I have 11 years of data with a record (row) every second, over about 100 columns. It's indexed with a series of datetime (created with Pandas to_datetime()
)
We need to be able to make some correlation analysis between the columns, that can work just 2 columns loaded at a time. We may be resampling at lower time cadence (e.g. 48s, 1 hours, months, etc...) over up to 11 years and visualize those correlations over the 11 years.
The data are currently in 11 separate parquet files (one per year), individually generated with Pandas from 11 .txt files. Pandas did not partition any of those files. In memory, each of these parquet files load up to about 20GB. The intended target machine will only have 16 GB, loading even just 1 columns over the 11 years takes about 10 GB, so 2 columns will not fit either.
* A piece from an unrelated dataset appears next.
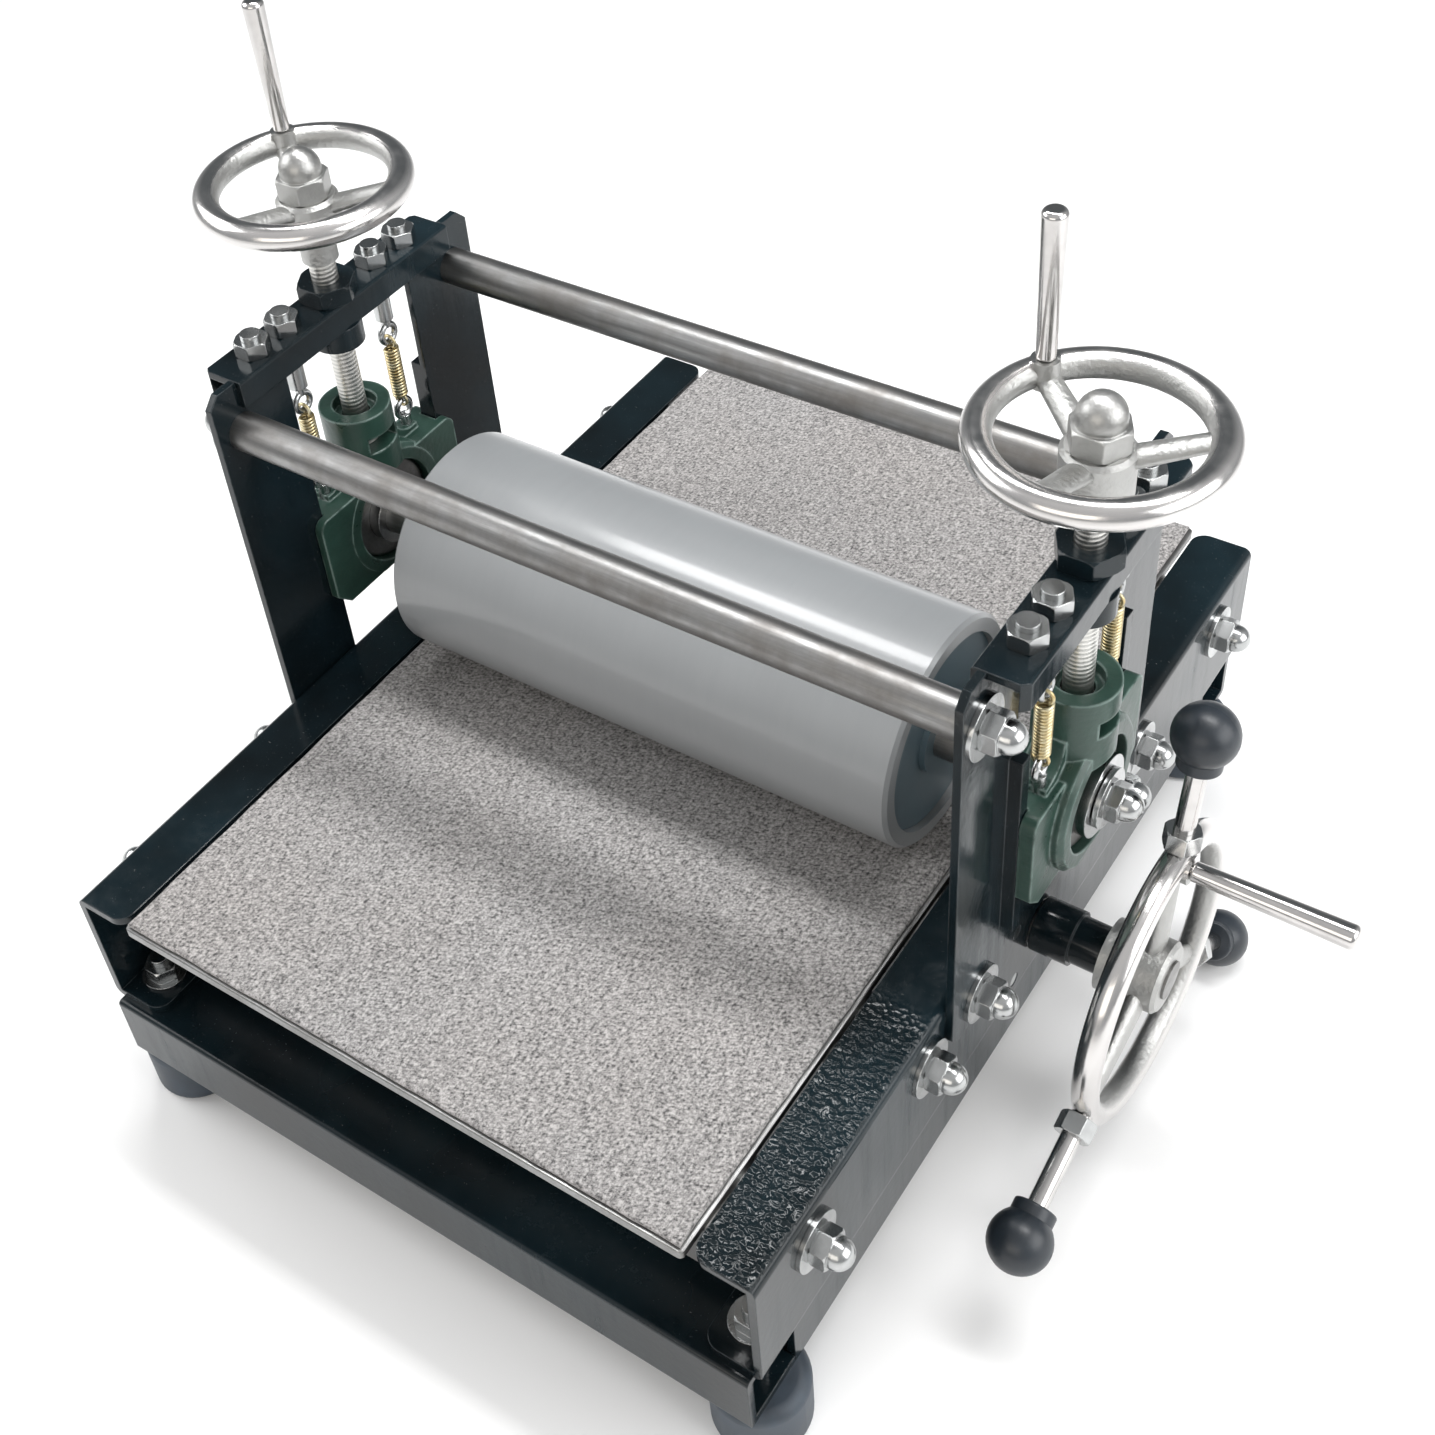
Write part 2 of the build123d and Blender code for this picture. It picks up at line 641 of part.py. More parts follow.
def housing(side):
    """A cast take-up housing: grooved flanks, round boss and a vertical head."""
    x0 = half_width - screw_x - slide
    x1 = post_x1 + guide_reach - screw_x + slide
    flank = extrude(Plane.YZ * housing_outline(), x1 - x0 + lip_inner + lip_outer)
    flank = Pos(x0 - lip_inner, 0, 0) * flank
    flank = fillet(edges_near(flank, Axis.X, lambda c: c.Z > shoulder - 1), 5.0)
    boss = rod("x", boss_r, -housing_t / 2, housing_t / 2, 0, 0)
    boss &= block(-99, 99, -99, 99, -housing_low, 99)
    boss = chamfer(boss.edges().filter_by(GeomType.CIRCLE), 2.0)
    head = rod("z", head_r, shoulder - 12.0, head_rise, 0, 0)
    body = flank + boss + head
    for end in ends:
        gusset = block(-4.0, 4.0, 0, end * 30.0, shoulder - 1.0, shoulder + gusset_rise)
        body += gusset - rod("x", gusset_r, -9.0, 9.0, end * eye_y, shoulder + gusset_rise)
    # the grooves that ride on the guides
    for end in ends:
        body -= block(x0, x1, end * groove_half, end * 60.0, -60.0, 90.0)
    # screw bore, collar pocket open to both faces, and bearing seat
    floor = shoulder + pocket_rise
    body -= rod("z", (screw_d + run) / 2 + 0.6, floor - 8.0, 99.0, 0, 0)
    body -= rod("z", head_bore_r, head_rise - head_bore_deep, 99.0, 0, 0)
    half = (collar_d + 1.0) / 2
    body -= block(-99, 99, -half, half, floor, floor + collar_h + 2 * slide)
    body -= rod("x", (insert_d + fit) / 2, -99, 99, 0, 0)
    for end in ends:
        body -= rod("z", (eye_screw_d + fit) / 2, shoulder - 9.0, 99.0, 0, end * eye_y)
    body = body if side > 0 else mirror(body, Plane.YZ)
    return Pos(side * screw_x, 0, roller_z) * body


def lower_roller():
    """The driven roller under the bed."""
    body = rod("x", lower_r, -lower_half, lower_half, 0, lower_z)
    body = chamfer(body.edges().filter_by(GeomType.CIRCLE), 1.5)
    return body - rod("x", (lower_shaft_d + fit) / 2, -999, 999, 0, lower_z)


def lower_shaft():
    """The driven shaft, out through the right rail to the drive wheel."""
    left_end = -(half_width - 1.0)
    return rod("x", lower_shaft_d / 2, left_end, drive_hub_x1 + 1.0, 0, lower_z)


def drive_spacer():
    """The sleeve between the right rail and the drive wheel."""
    sleeve = rod("x", 10.0, half_width + 1.0, drive_hub_x0 - 0.2, 0, lower_z)
    sleeve += rod("x", 11.5, half_width + 1.0, half_width + 17.0, 0, lower_z)
    return sleeve - rod("x", (lower_shaft_d + fit) / 2, 0, 999, 0, lower_z)


def idler(y):
    """A free roller that carries the bed."""
    body = rod("x", idler_r, -idler_half, idler_half, y, idler_z)
    body = chamfer(body.edges().filter_by(GeomType.CIRCLE), 1.0)
    return body - rod("x", (axle_d + run) / 2, -999, 999, y, idler_z)


# ---- wheels, screws and handles ----------------------------------------------------
def spoked_wheel(ring, tube, hub, low, high, rise, angle, width):
    """A three-spoke handwheel about Z, its ring at z = 0 and its hub from low to high."""
    wheel = Torus(ring, tube)
    barrel = rod("z", hub, low, high, 0, 0)
    wheel += chamfer(barrel.edges().group_by(Axis.Z)[-1], 1.5)
    inside = Vector(hub * 0.6, 0, rise)
    outside = Vector(ring - tube * 0.3, 0, 0)
    along = Plane(origin=inside, x_dir=(0, 1, 0), z_dir=outside - inside)
    spoke = extrude(along * Ellipse(width * 0.6, width / 2.6), (outside - inside).length, taper=2.0)
    for turn in range(3):
        wheel += Rot(0, 0, angle + turn * 120.0) * spoke
    return wheel


def handwheel(side):
    """A top handwheel with the seat and pin of its handle."""
    wheel = spoked_wheel(wheel_ring, wheel_tube, hub_r, -hub_high - 18.0, -hub_high, -hub_high - 5.0,
                         handle_angle, 9.0)
    wheel += rod("z", 7.5, -hub_low, -hub_high - 17.0, 0, 0)
    px = handle_ring * cos(radians(handle_angle))
    py = handle_ring * sin(radians(handle_angle))
    seat = wheel_tube + seat_rise
    wheel += rod("z", handle_seat_r, -4.0, seat, px, py)
    wheel += rod("z", handle_pin_d / 2, 0, seat + 20.0, px, py)
    wheel -= rod("z", (screw_d + fit) / 2, -99, 99, 0, 0)
    return Pos(side * screw_x, 0, wheel_z) * wheel


def pressure_screw(side):
    """The screw, with the collar that lifts and presses the housing."""
    top = wheel_z - hub_high + cap_hex - 1.0
    body = rod("z", screw_d / 2, collar_z, top, 0, 0)
    body += rod("z", collar_d / 2, collar_z, collar_z + collar_h, 0, 0)
    return Pos(side * screw_x, 0, 0) * body


def wheel_cap(side):
    """The domed nut on the hub of a top handwheel."""
    nut = acorn_nut(cap_af, cap_hex, cap_neck, screw_d + fit)
    return Pos(side * screw_x, 0, wheel_z - hub_high) * nut


def turned_handle(length, r0, r1):
    """A tapered handle from z = 0, bored for its pin."""
    body = Pos(0, 0, length / 2) * Cone(r0, r1, length)
    body = fillet(body.edges().group_by(Axis.Z)[-1], r1 * 0.5)
    body = fillet(body.edges().group_by(Axis.Z)[0], r0 * 0.2)
    return body - Pos(0, 0, 10.25) * Cylinder((handle_pin_d + run) / 2, 20.5)


def wheel_handle(side):
    """The revolving handle of a top handwheel."""
    px = side * screw_x + handle_ring * cos(radians(handle_angle))
    py = handle_ring * sin(radians(handle_angle))
    handle = turned_handle(handle_length, handle_r0, handle_r1)
    return Pos(px, py, wheel_z + wheel_tube + seat_rise + slide) * handle


def on_drive(part):
    """Carry a piece drawn about Z to the drive wheel's place, +Z to +X."""
    return Pos(drive_x, 0, lower_z) * Rot(0, 90, 0) * Rot(0, 0, 90 + drive_angle) * part


def drive_wheel():
    """The drive wheel with the seat and pin of its handle."""
    low = drive_hub_x0 - drive_x
    high = drive_hub_x1 - drive_x
    wheel = spoked_wheel(drive_ring, drive_tube, drive_hub_r, low, high, -1.0, 0.0, 11.0)
    seat = drive_tube + seat_rise
    wheel += rod("z", 6.0, -4.0, seat, drive_handle_ring, 0)
    wheel += rod("z", handle_pin_d / 2, 0, seat + 20.0, drive_handle_ring, 0)
    wheel -= rod("z", (lower_shaft_d + fit) / 2, -99, 99, 0, 0)
    for turn in range(3):
        socket = rod("x", (rod_d + fit) / 2, rod_start, 999.0, 0, 0)
        wheel -= Rot(0, 0, turn * 120.0) * socket
    return on_drive(wheel)


def drive_rods():
    """Three bars screwed into the drive wheel's rim."""
    made = []
    for turn in range(3):
        bar = rod("x", rod_d / 2, rod_start, rod_end, 0, 0)
        made.append(on_drive(Rot(0, 0, turn * 120.0) * bar))
    return made


def rod_nuts():
    """The lock nuts where the bars enter the rim."""
    made = []
    start = drive_ring + drive_tube
    for turn in range(3):
        nut = Pos(start, 0, 0) * Rot(0, 90, 0) * hex_nut(rod_nut_af, rod_nut_h, rod_d + fit)
        made.append(on_drive(Rot(0, 0, turn * 120.0) * nut))
    return made


def ball_knobs():
    """The rubber balls on the bars, each with a short collar."""
    made = []
    for turn in range(3):
        ball = Pos(knob_ring, 0, 0) * Sphere(knob_r)
        collar = rod("x", knob_collar_r, knob_ring - knob_r - 1.5, knob_ring - 4.0, 0, 0)
        knob = ball + fillet(collar.edges().group_by(Axis.X)[0], 1.0)
        bore = rod("x", (rod_d + fit) / 2, 0, rod_end + slide, 0, 0)
        made.append(on_drive(Rot(0, 0, turn * 120.0) * (knob - bore)))
    return made


def drive_handle():
    """The revolving handle of the drive wheel."""
    handle = turned_handle(drive_handle_length, 4.0, 5.0)
    return on_drive(Pos(drive_handle_ring, 0, drive_tube + seat_rise + slide) * handle)


# ---- every piece, by node name --------------------------------------------------------
pairs = [(side, end) for side in sides for end in ends]
side_names = {-1: "left", 1: "right"}
end_names = {-1: "front", 1: "rear"}
idler_names = ("front_outer_idler", "front_inner_idler", "rear_inner_idler", "rear_outer_idler")

nodes = {}
for side in sides:
    name = side_names[side]
    nodes[f"{name}_rail"] = rail(side)
    nodes[f"{name}_crossbar"] = crossbar(side)
    nodes[f"{name}_bearing_housing"] = housing(side)
    nodes[f"{name}_screw"] = pressure_screw(side)
    nodes[f"{name}_handwheel"] = handwheel(side)
    nodes[f"{name}_wheel_cap_nut"] = wheel_cap(side)
    nodes[f"{name}_wheel_handle"] = wheel_handle(side)
    for end in ends:
        nodes[f"{name}_{end_names[end]}_post"] = post(side, end)
for end in ends:
    nodes[f"{end_names[end]}_cross_member"] = cross_member(end)
    nodes[f"{end_names[end]}_tie_tube"] = tie_tube(end)
for name, y in zip(idler_names, idler_ys):
    nodes[name] = idler(y)

nodes["side_sills"] = group([sill(side) for side in sides])
nodes["rubber_feet"] = group([foot(*pair) for pair in pairs])
nodes["foot_bolts"] = group([foot_bolt(*pair) for pair in pairs])
nodes["foot_nuts"] = group([foot_nut(*pair) for pair in pairs])
nodes["screw_nuts"] = group([screw_nut(side) for side in sides])
nodes["crossbar_studs"] = group([bar_stud(*pair) for pair in pairs])
nodes["crossbar_nuts"] = group([bar_nut(*pair) for pair in pairs])
nodes["upper_eye_bolts"] = group([upper_eye(*pair) for pair in pairs])
nodes["eye_bolt_nuts"] = group([eye_nut(*pair) for pair in pairs])
nodes["lower_eye_screws"] = group([lower_eye(*pair) for pair in pairs])
nodes["return_springs"] = group([spring(*pair) for pair in pairs])
nodes["tie_rods"] = group([tie_rod(end) for end in ends])
nodes["post_bolts"] = group([post_bolt(*pair) for pair in pairs])
nodes["idler_axles"] = group([idler_axle(y) for y in idler_ys])
nodes["bolt_washers"] = group(washers())
nodes["acorn_nuts"] = group(acorn_nuts())
nodes["lower_bearings"] = group([lower_bearing(side) for side in sides])
nodes["lower_bearing_bolts"] = group(
    [lower_bearing_bolt(side, y, z) for side in sides for y, z in bearing_bolts()])
nodes["bed_plate"] = bed_plate()
nodes["felt_blanket"] = felt()
nodes["top_roller"] = top_roller()
nodes["roller_end_discs"] = group([end_disc(side) for side in sides])
nodes["roller_shaft"] = roller_shaft()
nodes["shaft_end_nuts"] = group([shaft_end(side) for side in sides])
nodes["bearing_inner_rings"] = group([inner_ring(side) for side in sides])
nodes["bearing_outer_rings"] = group([outer_ring(side) for side in sides])
nodes["lower_roller"] = lower_roller()
nodes["drive_shaft"] = lower_shaft()
nodes["drive_spacer"] = drive_spacer()
nodes["drive_wheel"] = drive_wheel()
nodes["drive_rods"] = group(drive_rods())
nodes["rod_nuts"] = group(rod_nuts())
nodes["ball_knobs"] = group(ball_knobs())
nodes["drive_handle"] = drive_handle()

os.makedirs("parts", exist_ok=True)
for name, shape in nodes.items():
    placed = group([Pos(-origin_x, 0, 0) * solid for solid in shape.solids()])
    export_step(placed, f"parts/{name}.step")
print(len(nodes), "nodes")
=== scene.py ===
"""Etching press: enamel, castings, bright metal, felt blanket, springs and studio stage."""
import json
import math

import bpy
import numpy as np
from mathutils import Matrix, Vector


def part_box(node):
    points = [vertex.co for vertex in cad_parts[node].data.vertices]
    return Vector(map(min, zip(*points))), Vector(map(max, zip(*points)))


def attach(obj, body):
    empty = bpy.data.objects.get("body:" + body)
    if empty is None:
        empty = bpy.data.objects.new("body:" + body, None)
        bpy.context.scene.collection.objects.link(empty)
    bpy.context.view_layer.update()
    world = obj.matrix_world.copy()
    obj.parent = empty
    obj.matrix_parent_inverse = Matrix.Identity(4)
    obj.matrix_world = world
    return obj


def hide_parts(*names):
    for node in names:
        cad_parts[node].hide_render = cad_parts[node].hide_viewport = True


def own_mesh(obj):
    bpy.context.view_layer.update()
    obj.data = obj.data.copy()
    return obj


bl_info = {
    "name": "Etching Press",
    "version": (1, 0, 0),
    "blender": (4, 5, 0),
    "location": "3D View > Sidebar > Press",
    "description": "Finishes, felt blanket, return springs and stage of a tabletop etching press",
    "category": "Object",
}

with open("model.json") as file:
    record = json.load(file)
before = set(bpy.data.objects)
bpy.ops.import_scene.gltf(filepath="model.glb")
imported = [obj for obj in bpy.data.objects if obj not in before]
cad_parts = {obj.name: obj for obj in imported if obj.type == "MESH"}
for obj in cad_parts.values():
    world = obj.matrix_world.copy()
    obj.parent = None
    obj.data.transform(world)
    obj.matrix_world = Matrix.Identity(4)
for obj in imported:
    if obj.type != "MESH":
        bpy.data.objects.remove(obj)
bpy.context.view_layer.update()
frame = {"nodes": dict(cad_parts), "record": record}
slots = {part["node"]: part["material_slot"] for part in frame["record"]["subparts"]}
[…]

Is there a more effective solution than working with Pandas, for working on the correlation analysis over 2 columns at a time? For example, using Dask to (i) concatenate them, and (ii) repartition to some number of partitions so Dask can work with 2 columns at a time without blowing up the memory?
I tried the latter solution following this post, and did:
# Read all 11 parquet files in `data/`
df = dd.read_parquet("/blah/parquet/", engine='pyarrow')
# Export to 20 `.parquet` files
df.repartition(npartitions=20).to_parquet("/mnt/data2/SDO/AIA/parquet/combined")
but at the 2nd step, Dask blew up my memory and I got a kernel shutdown. As Dask is a lot about working with larger-than-memory data, I am surprise this memory escalation happened.
----------------- UPDATE 1 ROW GROUPS---------------
I reprocessed the parquet files with Pandas, to create about 20 row groups (it had defaulted to just 1 group per file). Now regardless of setting split_row_groups
to True
or False
, I am not able to resample with Dask (e.g. myseries = myseries.resample('48s').mean()
. I have to do compute()
on the Dask series first to get it as a Pandas dataframe, which seems to defeat the purpose of working with the row groups within Dask.
When doing that resampling, I get instead:
ValueError: Can only resample dataframes with known divisions See https://docs.dask.org/en/latest/dataframe-design.html#partitions for more information.
I did not have that problem when I used the default Pandas behavior to write the parquet files with just 1 row group.